A Pittsburgh station, 13Q or WKTQ, lured him back in 1977 to capture the adults who had grown up listening to him on KQV. During his tenure at 13Q, Quinn issued a parody 45 rpm record of the then Top 40 hit "Undercover Angel" titled "Undercover Pothole"; the parody lamented the atrocious condition of Pittsburgh roads during that period. In 1979 Quinn moved to the midday slot at WTAE radio, an adult contemporary station in Pittsburgh, under the aegis of General Manager Ted Atkins ("Captain Showbiz").
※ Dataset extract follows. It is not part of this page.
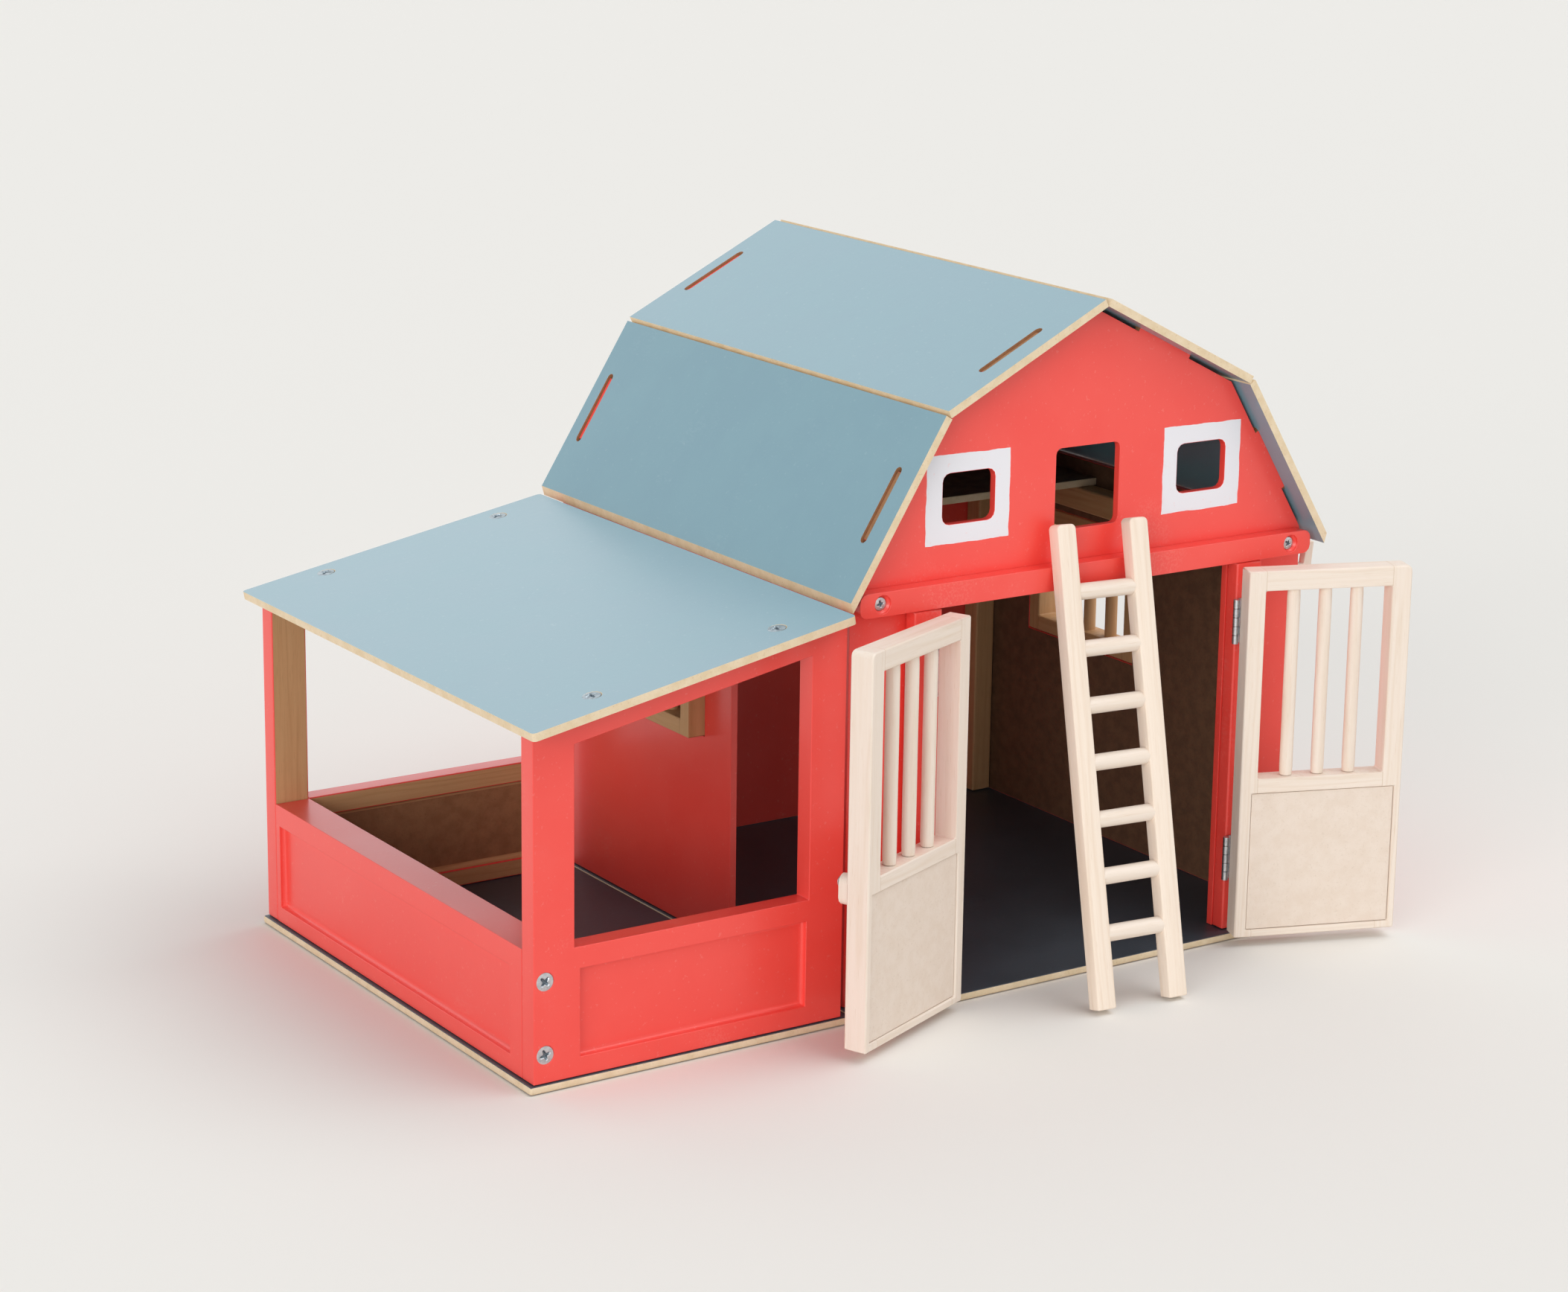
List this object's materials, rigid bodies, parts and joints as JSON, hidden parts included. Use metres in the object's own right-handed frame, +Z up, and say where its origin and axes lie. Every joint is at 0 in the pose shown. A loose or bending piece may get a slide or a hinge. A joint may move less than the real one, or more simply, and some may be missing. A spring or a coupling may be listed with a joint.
{
  "type": "toy barn",
  "caption": "Wooden toy barn with a gambrel roof, swinging front doors, a leaning ladder, a loft and an open lean-to stall.",
  "frame": {"origin": "centre of the bounding box on the ground that the toy stands on", "axes": "+X along the front towards the main barn's right side, +Y from the front to the rear, +Z up"},
  "size_m": [0.4746, 0.3356, 0.3272],
  "materials": {
    "barn_red": "satin red paint on board",
    "roof_blue": "blue-grey paint on board, bare edges",
    "floor_navy": "dark navy paint on board, bare edges",
    "brown_board": "bare brown hardboard",
    "pale_wood": "bare pale sanded wood",
    "panel_board": "bare fibreboard",
    "post_wood": "bare wood",
    "zinc_steel": "zinc-plated steel"
  },
  "bodies": {
    "barn": {"beam_screw_1": "zinc_steel", "beam_screw_2": "zinc_steel", "front_beam": "barn_red", "front_eave_bracket": "pale_wood", "front_wall": "barn_red", "left_door_lower_jamb_leaf": "zinc_steel", "left_door_upper_jamb_leaf": "zinc_steel", "left_front_post": "post_wood", "left_jamb": "barn_red", "left_loft_rail": "post_wood", "left_rear_post": "post_wood", "left_wall": "barn_red", "left_window": "pale_wood", "loft_floor": "brown_board", "main_floor": "floor_navy", "rear_eave_bracket": "pale_wood", "rear_wall": "barn_red", "right_door_lower_jamb_leaf": "zinc_steel", "right_door_upper_jamb_leaf": "zinc_steel", "right_front_post": "post_wood", "right_jamb": "barn_red", "right_loft_rail": "post_wood", "right_rear_post": "post_wood", "right_wall": "barn_red", "right_window": "pale_wood", "roof_screw_1": "zinc_steel", "roof_screw_2": "zinc_steel", "roof_screw_3": "zinc_steel", "roof_screw_4": "zinc_steel", "stall_floor": "floor_navy", "stall_front_frame": "barn_red", "stall_front_panel": "barn_red", "stall_rear_frame": "barn_red", "stall_rear_panel": "barn_red", "stall_roof": "roof_blue", "stall_side_frame": "barn_red", "stall_side_panel": "barn_red", "wall_screw_1": "zinc_steel", "wall_screw_2": "zinc_steel"},
    "left_door": {"latch_screw": "zinc_steel", "left_door_bar_1": "pale_wood", "left_door_bar_2": "pale_wood", "left_door_bar_3": "pale_wood", "left_door_frame": "pale_wood", "left_door_lower_door_leaf": "zinc_steel", "left_door_panel": "panel_board", "left_door_upper_door_leaf": "zinc_steel"},
    "right_door": {"right_door_bar_1": "pale_wood", "right_door_bar_2": "pale_wood", "right_door_bar_3": "pale_wood", "right_door_frame": "pale_wood", "right_door_lower_door_leaf": "zinc_steel", "right_door_panel": "panel_board", "right_door_upper_door_leaf": "zinc_steel"},
    "latch": {"door_latch": "pale_wood"},
    "ladder": {"ladder": "pale_wood"},
    "left_upper_roof": {"left_upper_roof": "roof_blue"},
    "left_lower_roof": {"left_lower_roof": "roof_blue"},
    "right_upper_roof": {"right_upper_roof": "roof_blue"},
    "right_lower_roof": {"right_lower_roof": "roof_blue"}
  },
  "joints": [
    {"name": "left_door_hinge", "type": "hinge", "parent": "barn", "child": "left_door", "pos_m": [-0.0144, -0.11101, 0.1], "axis": [0, 0, -1], "range_deg": [-98.4, 13.6]},
    {"name": "right_door_hinge", "type": "hinge", "parent": "barn", "child": "right_door", "pos_m": [0.158, -0.11101, 0.1], "axis": [0, 0, 1], "range_deg": [-111, 20]},
    {"name": "latch_turn", "type": "hinge", "parent": "left_door", "child": "latch", "pos_m": [-0.08722, -0.1449, 0.082], "axis": [-0.4003, 0.9164, 0], "range_deg": [-90, 90]},
    {"name": "ladder_lift_away", "type": "slide", "parent": "barn", "child": "ladder", "axis": [-0.0509, -0.9714, 0.2317], "range_m": [0, 0.15]},
    {"name": "left_upper_roof_lift_off", "type": "slide", "parent": "barn", "child": "left_upper_roof", "axis": [-0.4493, 0, 0.8934], "range_m": [0, 0.06]},
    {"name": "left_lower_roof_lift_off", "type": "slide", "parent": "barn", "child": "left_lower_roof", "axis": [-0.8494, 0, 0.5277], "range_m": [0, 0.06]},
    {"name": "right_upper_roof_lift_off", "type": "slide", "parent": "barn", "child": "right_upper_roof", "axis": [0.4493, 0, 0.8934], "range_m": [0, 0.06]},
    {"name": "right_lower_roof_lift_off", "type": "slide", "parent": "barn", "child": "right_lower_roof", "axis": [0.8494, 0, 0.5277], "range_m": [0, 0.06]}
  ]
}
In 1983, he became half of "The Quinn and Banana Show" alongside Don Jefferson on B-94 FM, which ran in Pittsburgh until 1992. Their format was bathroom humor. After a course of conduct wherein they implied that News Director Liz Randolph was promiscuous, she sued the station and Quinn and Banana for defamation and sexual harassment. On Valentine's Day 1990, Randolph won on all counts, and a jury awarded her $694,000. Three years later, his FM morning show was canceled.  Quinn largely credits this lawsuit with "opening his eyes" and inducing his conversion to political conservatism.

Talk show host
After Quinn's program was canceled on B-94, he moved in 1993 to WRRK, where he gradually adopted his conservative political talk format. The program started in music format with Quinn as D.J., as Quinn in the Morning. But increasingly during breaks in music and during news reading he would editorialize. With the positive response he got from callers, and with increased ratings vs. the dominant a.m. radio The DVE Morning Show on WDVE(with Scott Paulson and Jim Krenn), the format eventually became entirely talk, focusing on conservative views of current events, and remained the only talk show on an otherwise music radio format. The program eventually moved to WPGB radio in 2004 when that station adopted an all talk format that included conservative nationally syndicated shows like The Rush Limbaugh Show. Given the nature of his politics, the show was always locally controversial based on political affiliation.  By 2008, Quinn's inflammatory language had earned him notoriety; for example, the Bill Moyers Journal on PBS noted he referred to the National Organization for Women as the "National Organization for Whores", which was often reported out of its full context, since Quinn would continue "...they're whores for liberal politics in general, and they were whores for Bill Clinton in particular." The Pittsburgh Post-Gazette reported that as of November 18, 2013, Quinn and his radio partner, Rose Somma Tennent, had been removed from the WPGB lineup.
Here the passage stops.